→ **Exercise aim**: Extract the listing below in full, unchanged.

→ **Data segment**:
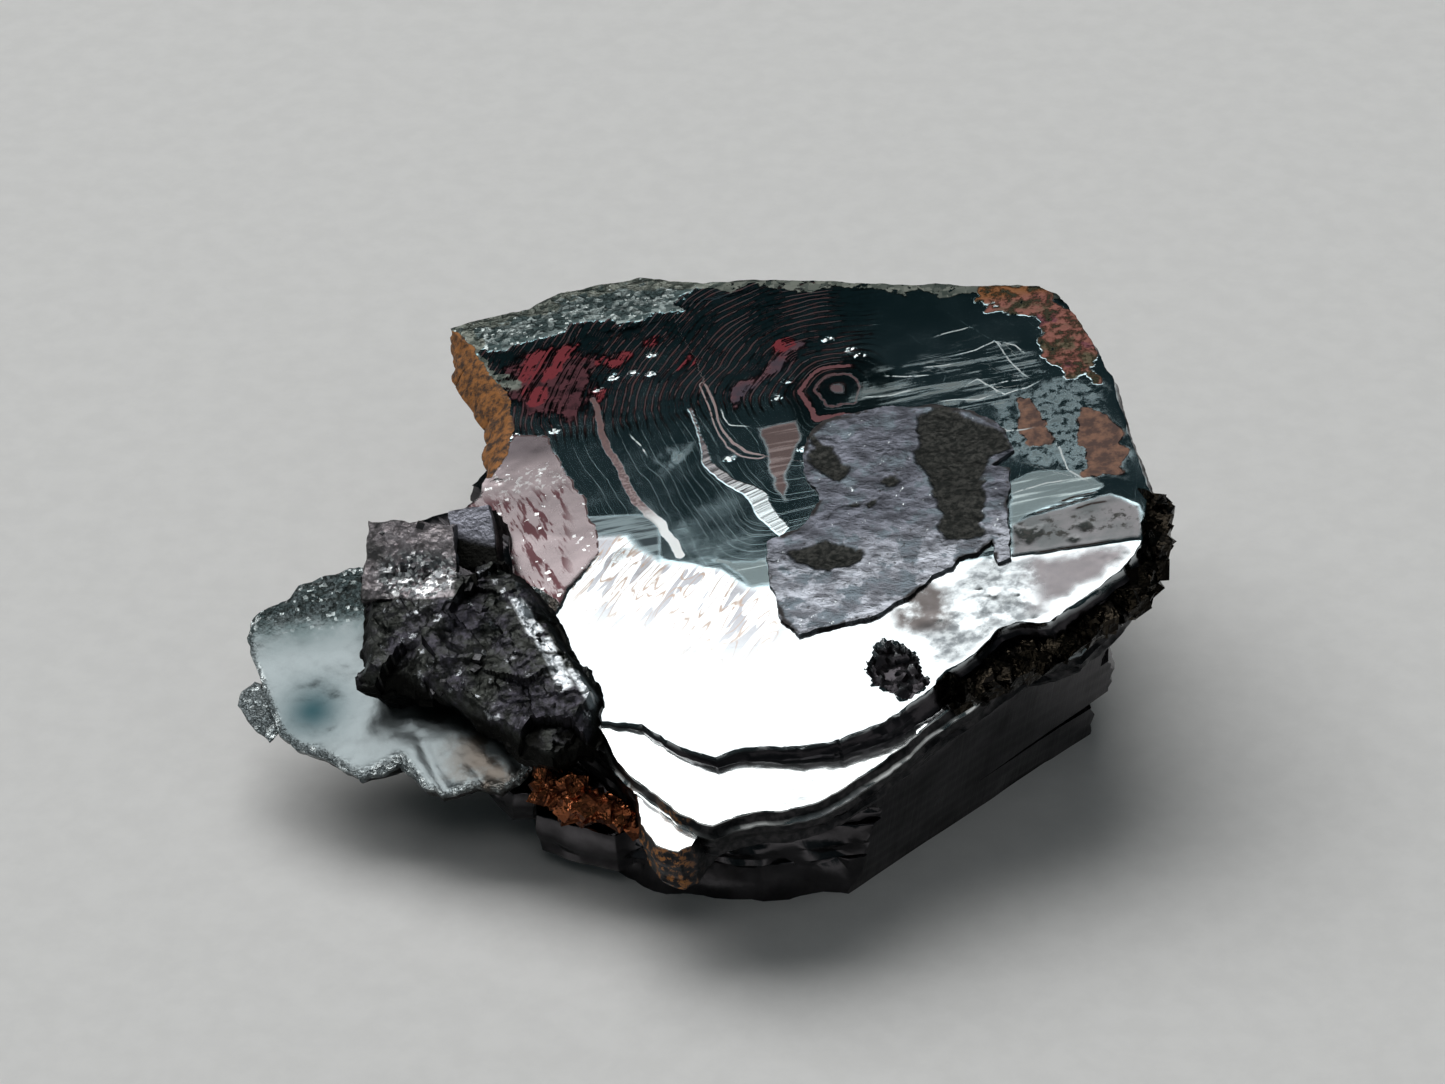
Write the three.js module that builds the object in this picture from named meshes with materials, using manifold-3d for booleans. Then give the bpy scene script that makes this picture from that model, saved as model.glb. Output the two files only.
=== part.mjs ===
// A hematite rose: one intergrown stack of flat, bevelled plates of hematite.
// Millimetres, +Z up, standing on its flat underside, +Y to the back.
//
// The big bright crystal is drawn in its own plane: u to the right, v to the back, w out of
// the face, with u = v = w = 0 at its foremost corner. Every other plate has a plane like it,
// tipped a little less or a little more, because the plates of a rose fan out.

import * as THREE from 'three';
import { mergeVertices } from 'three/addons/utils/BufferGeometryUtils.js';
import Module from 'manifold-3d';

const wasm = await Module();
wasm.setup();

// ---------------------------------------------------------------- driving dimensions

const FACE = { at: [-0.22, -12.29, 6.0], forward: 5.74, left: 10.7 };   // the big face
const FACE_THICKNESS = 1.8;
const FACE_BEVEL = 0.12;          // how far the side of the big crystal swells out
// the second and third plates: how far their planes start under and ahead of the big face's
const LIP = { under: 0.5, ahead: 0.5, forward: 5.74, left: 7.1, thickness: 1.3 };
const HEEL = { under: 0.95, ahead: 0.5, forward: 6.5, left: 7.1, thickness: 1.6 };
const KEEL_FACET = { at: [7.9, -7.4, 0], turn: -45, lean: 8 };   // the large flat side facet
const GROWTH_STEP = 0.08;         // one growth step of the big face
const FILM_THICKNESS = 0.14;      // the later film on the big face
const PIT_DEPTH = 0.28;           // how deep the gaps in the film are
const WING = { at: [-13.02, -6.52, 4.0], forward: 18, left: 8 };        // the silvery plate
const WING_EDGE = 0.42;
const WING_MIDDLE = [3.6, 0];     // the point of its plane that its rings shrink towards
const BLOCK_RISE = 1.7;           // the granular block's top above the wing
const BLOCK_MIDDLE = [6, -0.6];
// the blocky crystal and the striated facet behind the block: size along u, v and down
const BLOCKY_CRYSTAL = { at: [-9.6, -4.5, 7.5], forward: 44, left: -2, size: [2.7, 2.4, 2] };
const STRIATED_FACET = { at: [-7.75, -3.0, 7.3], forward: 38, left: 14, size: [1.3, 1.9, 2.6] };
const BLOCK_GRAINS = { count: 8, size: 0.75, spread: 0.25 };
const TIP_GRAINS = { count: 11, size: 0.95, spread: 0.15 };
const SIDE_GRAINS = { count: 12, size: 0.8, spread: 0.1 };
const RUSTY_GRAINS = { count: 11, size: 0.9, spread: 0.3 };
const GRAIN_SEED = 20;
const DETAIL = 0.02;              // the finest detail that the solid keeps
const BEYOND = 40;                // further out than any part of the rose

// ---------------------------------------------------------------- outlines, in plate planes

// counterclockwise seen from above, starting at the foremost corner
const FACE_OUTLINE = [
  [0, 0], [0.8, 0.2], [2.5, 0], [3.7, -0.1], [4.6, 0.25], [5.5, 0.7], [6.3, 1.4], [7, 2.2],
  [7.7, 2.6], [8.2, 3.2], [8.7, 3.6], [9.2, 3.75], [10.2, 3.6], [10.9, 4.1], [11.7, 4.7],
  [12.7, 5.8], [13.1, 6.4], [13.35, 7.5], [13.7, 8.8], [13.3, 11.8], [13, 14.5], [12.7, 16],
  [12.3, 17.7], [11.8, 18.9], [11.2, 19.9], [9.1, 20.4], [6.6, 21.1], [4.6, 21.8], [1.9, 22.6],
  [-0.1, 23], [-2.2, 23.7], [-3.5, 23.8], [-4.9, 23.7], [-6, 23], [-7, 23], [-8, 22.9],
  [-8.7, 22.7], [-8, 21.6], [-7.3, 19.8], [-6.6, 18.3], [-6.5, 16.7], [-6.8, 15.5],
  [-7.2, 14.6], [-7.5, 13.6], [-8.1, 12.8], [-7.35, 10.4], [-6.5, 9.5], [-6, 8.7], [-5.4, 7.6],
  [-4.7, 6.1], [-4.1, 4.8], [-3.5, 3.5], [-3.45, 2.3], [-2.2, 1.9], [-1.5, 1.1], [-0.7, 0.4],
];
const FLANK_OUTLINE = [[-5.8, 18], [-6.6, 22.6], [-8.2, 23], [-9.1, 22.3], [-8.4, 20],
  [-7.9, 17.6], [-7.7, 15.6], [-6.4, 14.4]];
const FLANK_ROOT = [-6, 19.5];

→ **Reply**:
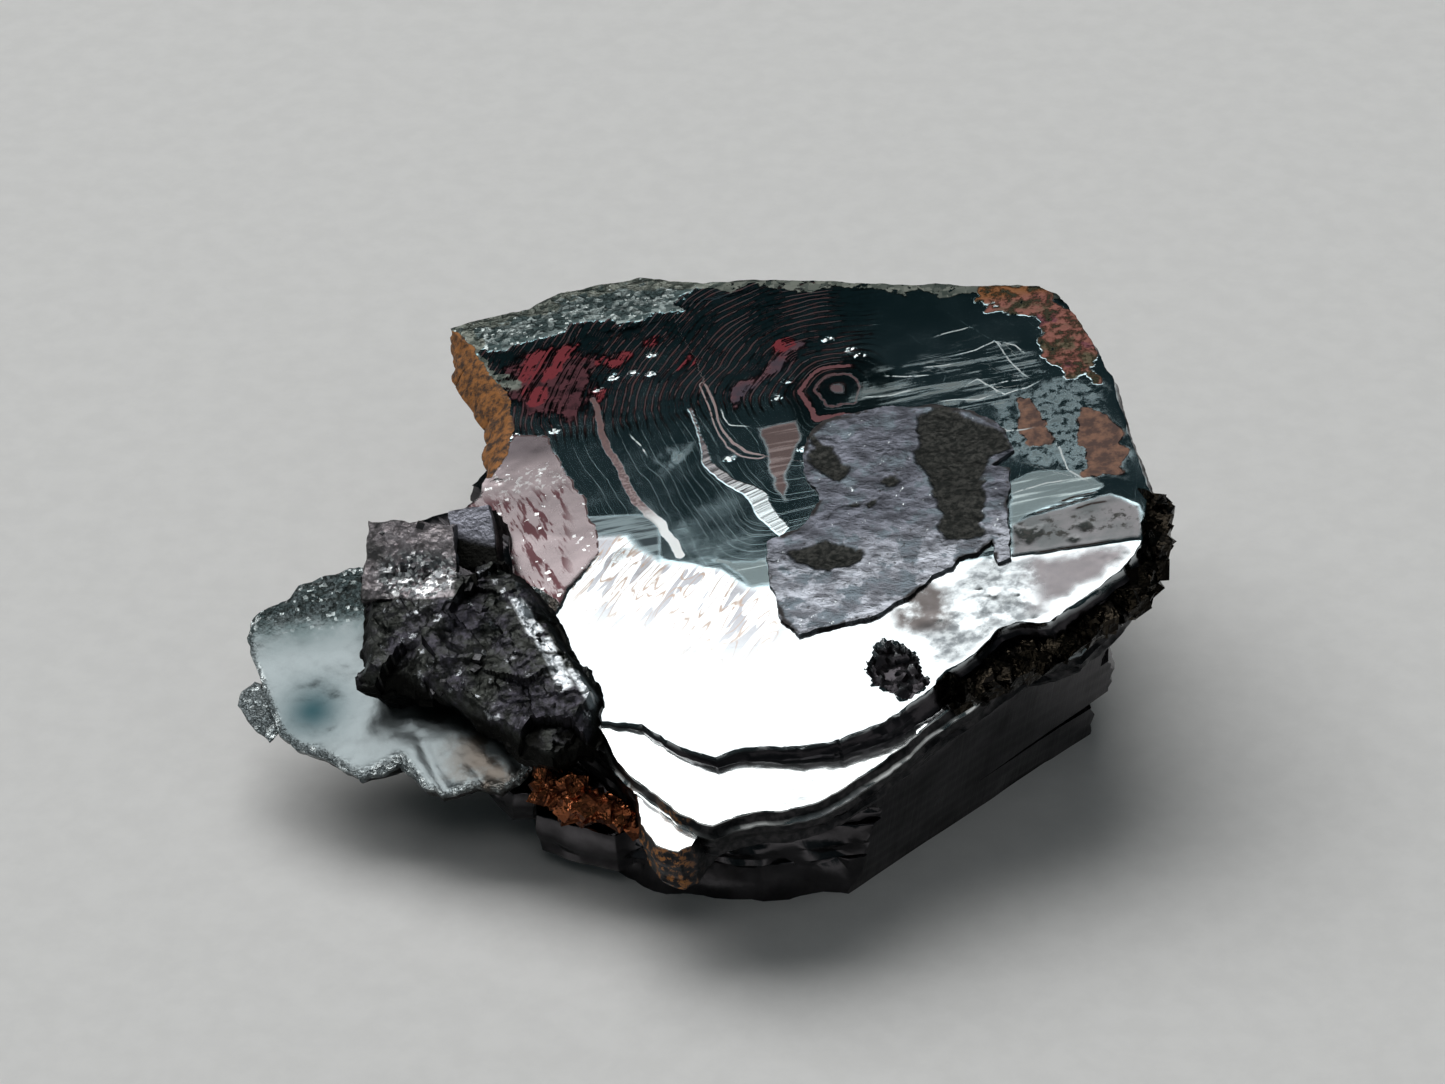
Write the three.js module that builds the object in this picture from named meshes with materials, using manifold-3d for booleans. Then give the bpy scene script that makes this picture from that model, saved as model.glb. Output the two files only.
=== part.mjs ===
// A hematite rose: one intergrown stack of flat, bevelled plates of hematite.
// Millimetres, +Z up, standing on its flat underside, +Y to the back.
//
// The big bright crystal is drawn in its own plane: u to the right, v to the back, w out of
// the face, with u = v = w = 0 at its foremost corner. Every other plate has a plane like it,
// tipped a little less or a little more, because the plates of a rose fan out.

import * as THREE from 'three';
import { mergeVertices } from 'three/addons/utils/BufferGeometryUtils.js';
import Module from 'manifold-3d';

const wasm = await Module();
wasm.setup();

// ---------------------------------------------------------------- driving dimensions

const FACE = { at: [-0.22, -12.29, 6.0], forward: 5.74, left: 10.7 };   // the big face
const FACE_THICKNESS = 1.8;
const FACE_BEVEL = 0.12;          // how far the side of the big crystal swells out
// the second and third plates: how far their planes start under and ahead of the big face's
const LIP = { under: 0.5, ahead: 0.5, forward: 5.74, left: 7.1, thickness: 1.3 };
const HEEL = { under: 0.95, ahead: 0.5, forward: 6.5, left: 7.1, thickness: 1.6 };
const KEEL_FACET = { at: [7.9, -7.4, 0], turn: -45, lean: 8 };   // the large flat side facet
const GROWTH_STEP = 0.08;         // one growth step of the big face
const FILM_THICKNESS = 0.14;      // the later film on the big face
const PIT_DEPTH = 0.28;           // how deep the gaps in the film are
const WING = { at: [-13.02, -6.52, 4.0], forward: 18, left: 8 };        // the silvery plate
const WING_EDGE = 0.42;
const WING_MIDDLE = [3.6, 0];     // the point of its plane that its rings shrink towards
const BLOCK_RISE = 1.7;           // the granular block's top above the wing
const BLOCK_MIDDLE = [6, -0.6];
// the blocky crystal and the striated facet behind the block: size along u, v and down
const BLOCKY_CRYSTAL = { at: [-9.6, -4.5, 7.5], forward: 44, left: -2, size: [2.7, 2.4, 2] };
const STRIATED_FACET = { at: [-7.75, -3.0, 7.3], forward: 38, left: 14, size: [1.3, 1.9, 2.6] };
const BLOCK_GRAINS = { count: 8, size: 0.75, spread: 0.25 };
const TIP_GRAINS = { count: 11, size: 0.95, spread: 0.15 };
const SIDE_GRAINS = { count: 12, size: 0.8, spread: 0.1 };
const RUSTY_GRAINS = { count: 11, size: 0.9, spread: 0.3 };
const GRAIN_SEED = 20;
const DETAIL = 0.02;              // the finest detail that the solid keeps
const BEYOND = 40;                // further out than any part of the rose

// ---------------------------------------------------------------- outlines, in plate planes

// counterclockwise seen from above, starting at the foremost corner
const FACE_OUTLINE = [
  [0, 0], [0.8, 0.2], [2.5, 0], [3.7, -0.1], [4.6, 0.25], [5.5, 0.7], [6.3, 1.4], [7, 2.2],
  [7.7, 2.6], [8.2, 3.2], [8.7, 3.6], [9.2, 3.75], [10.2, 3.6], [10.9, 4.1], [11.7, 4.7],
  [12.7, 5.8], [13.1, 6.4], [13.35, 7.5], [13.7, 8.8], [13.3, 11.8], [13, 14.5], [12.7, 16],
  [12.3, 17.7], [11.8, 18.9], [11.2, 19.9], [9.1, 20.4], [6.6, 21.1], [4.6, 21.8], [1.9, 22.6],
  [-0.1, 23], [-2.2, 23.7], [-3.5, 23.8], [-4.9, 23.7], [-6, 23], [-7, 23], [-8, 22.9],
  [-8.7, 22.7], [-8, 21.6], [-7.3, 19.8], [-6.6, 18.3], [-6.5, 16.7], [-6.8, 15.5],
  [-7.2, 14.6], [-7.5, 13.6], [-8.1, 12.8], [-7.35, 10.4], [-6.5, 9.5], [-6, 8.7], [-5.4, 7.6],
  [-4.7, 6.1], [-4.1, 4.8], [-3.5, 3.5], [-3.45, 2.3], [-2.2, 1.9], [-1.5, 1.1], [-0.7, 0.4],
];
const FLANK_OUTLINE = [[-5.8, 18], [-6.6, 22.6], [-8.2, 23], [-9.1, 22.3], [-8.4, 20],
  [-7.9, 17.6], [-7.7, 15.6], [-6.4, 14.4]];
const FLANK_ROOT = [-6, 19.5];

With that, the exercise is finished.